Juan Xu, Yimeng Sun, Dandan Gong* and Yu Fan* Pages 481 - 491 ( 11 )
Background and Objective: Studies on the association between blood fibrinogen levels and adverse outcomes in patients with acute ischemic stroke have produced controversial results. This meta-analysis aimed to examine the association of elevated fibrinogen levels with adverse outcomes in acute ischemic stroke patients.
Methods: Two authors comprehensively searched the articles indexed in PubMed and Embase databases until December 31, 2021. All cohort studies that assessed the value of fibrinogen level in predicting poor functional outcomes or all-cause mortality in acute ischemic stroke patients were included.
Results: Nine studies reporting on ten articles involving 16,998 patients met the inclusion criteria. For the highest versus lowest fibrinogen group, the pooled adjusted risk ratio (RR) was 1.48 (95% confidence intervals [CI] 1.17-1.87) for poor functional outcomes defined by the modified Rankin Scale ≥ 3. In addition, elevated fibrinogen was not significantly associated with an increased risk of all-cause mortality (RR 1.76; 95% CI 1.42-2.20). Subgroup analysis suggested that there was no clear association between elevated fibrinogen levels and PFO in younger acute ischemic stroke patients (RR 1.16; 95% CI 0.87-1.53).

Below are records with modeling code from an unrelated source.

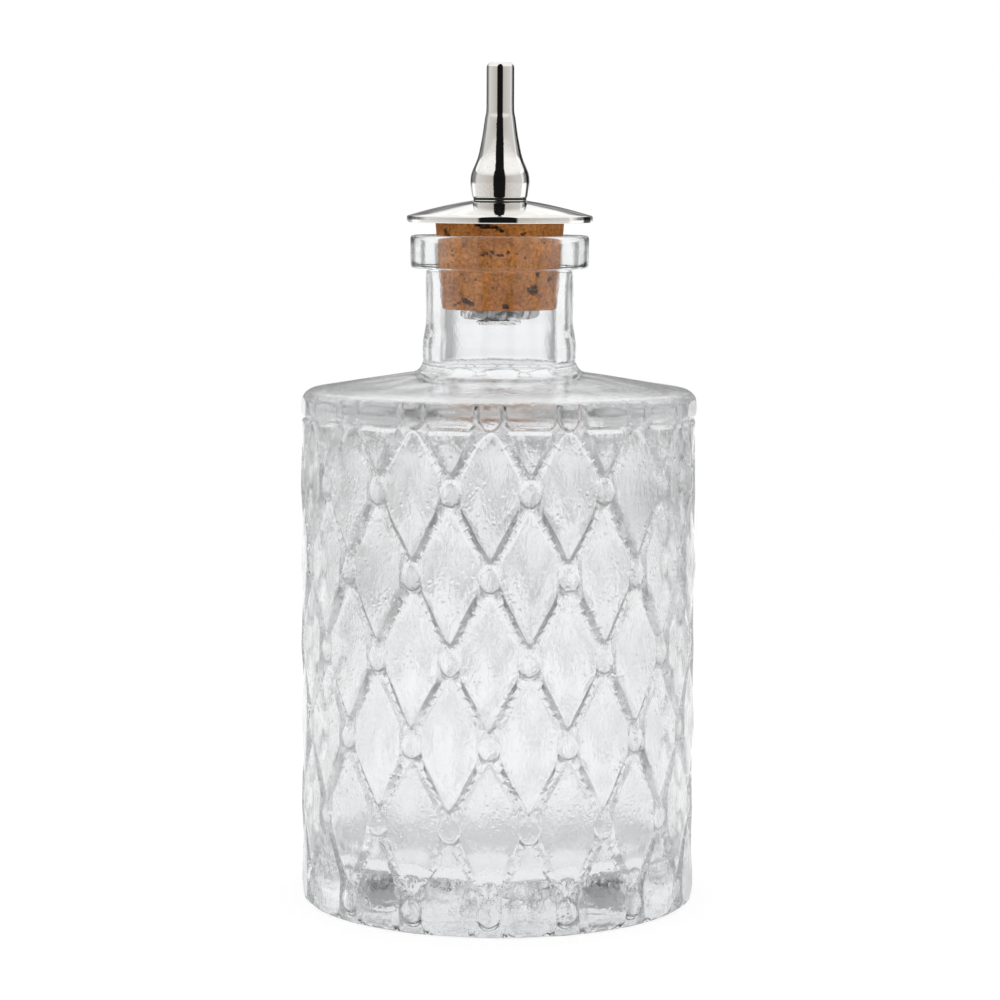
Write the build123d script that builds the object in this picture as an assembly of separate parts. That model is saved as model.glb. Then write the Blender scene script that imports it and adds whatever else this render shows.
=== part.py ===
from build123d import *

import math
import os

# Bitters bottle: a moulded glass bottle with a dasher stopper. Millimetres.
# +Z is up, the origin is the middle of the foot on the table, and the front faces -Y.

# Tools reach this far past what they cut
overrun = 0.6

# Glass bottle, outside. The body's diameter is over the corners of the moulded cells.
body_diameter = 68.0
body_height = 87.75
heel_radius = 1.2
shoulder_rise = 3.35
shoulder_corner_radius = 2.6
neck_root_diameter = 26.5
neck_root_fillet = 2.0
neck_diameter = 25.4
neck_length = 17.45
neck_flare_start_share = 0.26
neck_flare_end_share = 0.44
neck_flare_round = 8.0
collar_diameter = 30.6
collar_length = 5.7
collar_edge_radius = 0.6
collar_root_fillet = 0.5

# Glass bottle, inside
wall_thickness = 4.0
base_thickness = 8.0
shoulder_thickness = 3.5
inner_heel_radius = 6.0
inner_shoulder_radius = 5.0
throat_round = 3.0
mouth_round = 0.4
punt_depth = 1.0
foot_ring_width = 5.0

# Moulded pattern: flat cells and buttons that stand out of the wall, with channels
# between them, in rows that are half a column apart
pattern_columns = 16
pattern_relief = 0.5
pattern_draft = 45.0
cell_rows = 7
cell_row_step = 13.78
cell_lowest_row = 1.85
cell_half_width = 4.6
cell_shoulder_rise = 5.3
cell_apex_rise = 13.2
cell_point_drop = 8.7
cells_top = 82.7
button_width = 3.6
button_height = 4.4
button_drop = 11.75
button_stand = 0.15
button_corner_share = 0.41

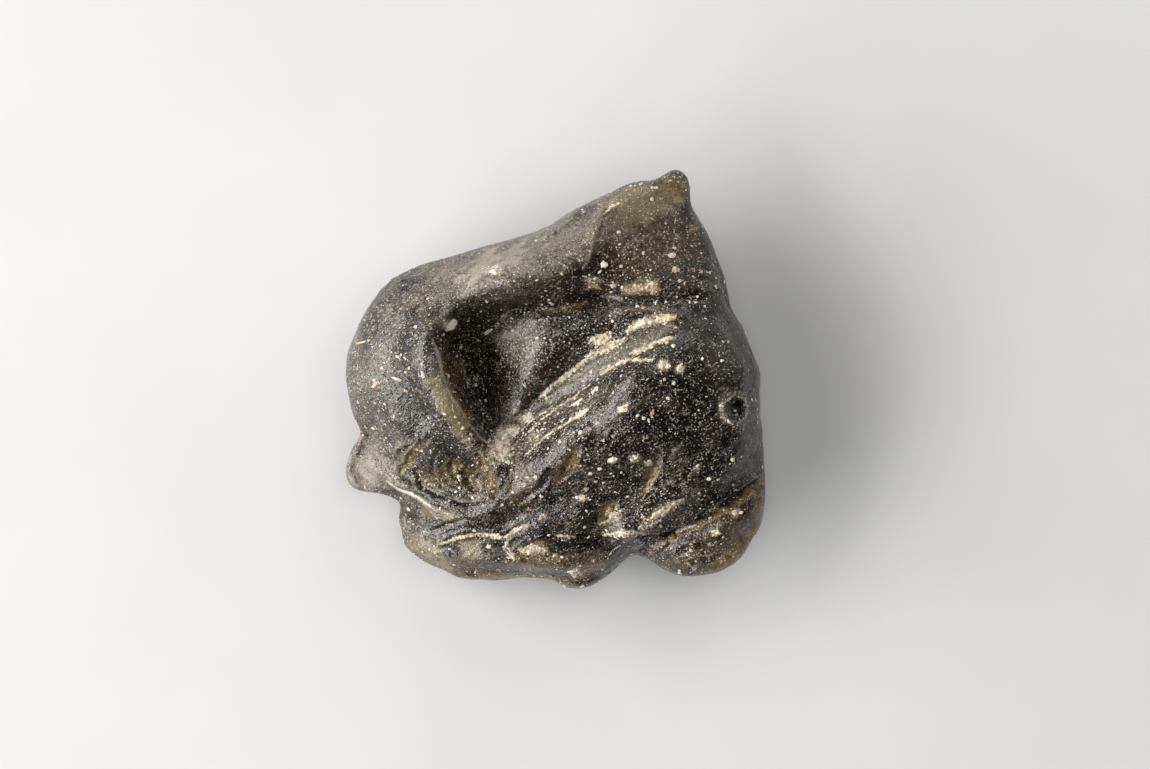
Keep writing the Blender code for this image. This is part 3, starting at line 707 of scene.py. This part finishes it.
class Paint:
    """A material's nodes, added and joined one at a time. Texture sizes are millimetres."""

    def __init__(self, name):
        self.material = bpy.data.materials.new(name)
        self.material.use_nodes = True
        self.tree = self.material.node_tree
        self.tree.nodes.clear()
        self.output = self.tree.nodes.new("ShaderNodeOutputMaterial")
        place = self.node("ShaderNodeTexCoord").outputs["Object"]
        scaled = self.node("ShaderNodeVectorMath", operation="SCALE")
        scaled.inputs["Scale"].default_value = 1 / MM
        self.tree.links.new(place, scaled.inputs[0])
        self.place = scaled.outputs["Vector"]

    def node(self, kind, **settings):
        node = self.tree.nodes.new(kind)
        for name, value in settings.items():
            setattr(node, name, value)
        return node

    def feed(self, socket, value):
        """Links a socket, or sets it to a plain value."""
        if isinstance(value, bpy.types.NodeSocket):
            self.tree.links.new(value, socket)
        else:
            socket.default_value = value

    def recorded(self, name):
        """A number that the mesh keeps for each point."""
        return self.node("ShaderNodeAttribute", attribute_name=name).outputs["Fac"]

    def noise(self, size, detail=3, roughness=0.55, warp=0, stretch=None):
        """Noise from 0 to 1, which stretch draws out the way that the melt flowed."""
        place = self.place
        if stretch:
            turned = self.node("ShaderNodeMapping")
            self.feed(turned.inputs["Vector"], place)
            turned.inputs["Rotation"].default_value = (0, 0, -FLOW_TURN)
            drawn = self.node("ShaderNodeMapping")
            self.feed(drawn.inputs["Vector"], turned.outputs["Vector"])
            drawn.inputs["Scale"].default_value = stretch
            place = drawn.outputs["Vector"]
        noise = self.node("ShaderNodeTexNoise")
        self.feed(noise.inputs["Vector"], place)
        noise.inputs["Scale"].default_value = 1 / size
        noise.inputs["Detail"].default_value = detail
        noise.inputs["Roughness"].default_value = roughness
        noise.inputs["Distortion"].default_value = warp
        return noise.outputs["Fac"]

    def cells(self, size):
        """Cells of one size: the distance from their middles, and a chance number for each."""
        cells = self.node("ShaderNodeTexVoronoi")
        self.feed(cells.inputs["Vector"], self.place)
        cells.inputs["Scale"].default_value = 1 / size
        return cells.outputs["Distance"], cells.outputs["Color"]

    def between(self, value, low, high, bottom=0, top=1):
        """The value moved from low..high to bottom..top, with smooth ends."""
        spread = self.node("ShaderNodeMapRange", interpolation_type="SMOOTHSTEP")
        for name, number in zip(("Value", "From Min", "From Max", "To Min", "To Max"),
                                (value, low, high, bottom, top)):
            self.feed(spread.inputs[name], number)
        return spread.outputs["Result"]

    def maths(self, operation, *values):
        maths = self.node("ShaderNodeMath", operation=operation)
        for socket, value in zip(maths.inputs, values):
            self.feed(socket, value)
        return maths.outputs[0]

    def plus(self, first, second):
        return self.maths("ADD", first, second)

    def times(self, first, second):
        return self.maths("MULTIPLY", first, second)

    def most(self, first, second):
        return self.maths("MAXIMUM", first, second)

    def thin_lines(self, value, reach):
        """1 where a noise is at its middle, falling to 0 within reach: curved hair lines."""
        offset = self.maths("SUBTRACT", value, 0.5)
        return self.between(self.maths("ABSOLUTE", offset), reach, 0)

    def mix(self, share, first, second):
        """The first colour where share is 0, and the second where it is 1."""
        mix = self.node("ShaderNodeMix", data_type="RGBA")
        self.feed(mix.inputs[0], share)
        self.feed(mix.inputs[6], first)
        self.feed(mix.inputs[7], second)
        return mix.outputs[2]

    def bump(self, height, depth, below=None):
        """A surface direction that follows the height, over that of the layer below."""
        bump = self.node("ShaderNodeBump")
        bump.inputs["Strength"].default_value = 1.0
        bump.inputs["Distance"].default_value = depth * MM
        self.feed(bump.inputs["Height"], height)
        if below:
            self.feed(bump.inputs["Normal"], below)
        return bump.outputs["Normal"]

    def finish(self, **inputs):
        """Joins the inputs to a shader and gives the finished material."""
        shader = self.node("ShaderNodeBsdfPrincipled")
        for name, value in inputs.items():
            self.feed(shader.inputs[name.replace("_", " ")], value)
        self.tree.links.new(shader.outputs["BSDF"], self.output.inputs["Surface"])
        return self.material


DARK_GLASS = (0.0032, 0.0028, 0.0024, 1)
BROWN_GLASS = (0.011, 0.0075, 0.0042, 1)
# The grey of frosted haze, which also serves as painted sheen.
HAZE_AND_SHEEN = (0.142, 0.128, 0.105, 1)
# The pale grey of frost, also used for painted glints and painted sheen.
FROST_AND_HIGHLIGHT = (0.56, 0.51, 0.43, 1)
AMBER_GLASS = (0.21, 0.125, 0.04, 1)
OLIVE_GLASS = (0.25, 0.195, 0.105, 1)
CREAM = (0.64, 0.565, 0.445, 1)
TAN = (0.38, 0.28, 0.185, 1)
WHITE = (0.78, 0.74, 0.66, 1)
DARK_CLAY = (0.19, 0.14, 0.09, 1)
FLOOR_TONES = ((0, 0, 0, 1), (0.95, 0.97, 1, 1))  # the floor lies about half way between them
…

Conclusion: Elevated fibrinogen level at baseline is possibly an independent predictor of short-term poor functional outcome and long-term all-cause mortality, particularly in elderly acute ischemic stroke patients. Blood fibrinogen level may serve as a useful biomarker for risk classification of acute ischemic stroke patients.
Fibrinogen, poor functional outcome, all-cause mortality, acute ischemic stroke, meta-analysis, thrombogenesis.